For 1940, not long term capital gains reported by
individuals and taxable fiduciaries with net incomes of
$50,000 or more, accounted for over 6 percent of their
total income.
(c) It might be assumed that the portion of the
realized capital gain includible in net income; for
purposes of the supertax is the portion which accrued
within to the current year, and therefore properly
subject to all taxes imposed for the current year.

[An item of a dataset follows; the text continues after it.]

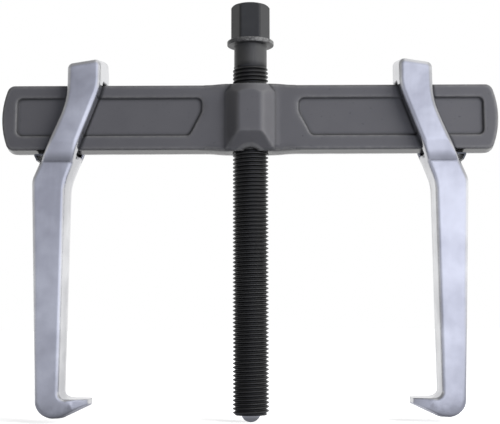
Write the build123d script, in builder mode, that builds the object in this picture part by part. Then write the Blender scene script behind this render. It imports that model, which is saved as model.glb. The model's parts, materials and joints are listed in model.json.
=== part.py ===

2. ARGUMENTS AGAINST INCLUSION
(a) The realization of capital gains may be postponed
if the tax rates become too high. An individual subject
to the supertax could delay taking his gain and risk the
market dropping substantially. Under Treasury proposed
rates, an individual subject to the limitation would have
about as much left from a $1 capital gains (50 cents
left) as a person not subject to the limitation who had a
capital gain of 71 cents (49.7 cents left). The inclusion
of capital gains in the base of the supertax will disturb
the normal flow of transactions in the capital market.
FOOTNOTE
/1/ The maximum tax on actual long-term capital gains
under the supertax would be 50 percent under the present
law and the Treasury proposal both of which provide that
only one-half of the actual gain be included in taxable
net income.
END OF FOOTNOTE
(b) The inclusion of capital gains in the tax base
will encourage the taking of losses to the fullest extent
possible in order to offset gains and also to derive the
benefits of the carryover. /1/
3. CONCLUSION
If the $25,000 limit is to be effective capital gains
must be included. Inclusion of gains could necessitate
see allowance for losses. The Treasury's proposals with
respect to capital gains and losses are generous and
equitable, and the supertax should not necessitate
revision of the basic recommendations. Nevertheless,
arbitrary market influences must be expected.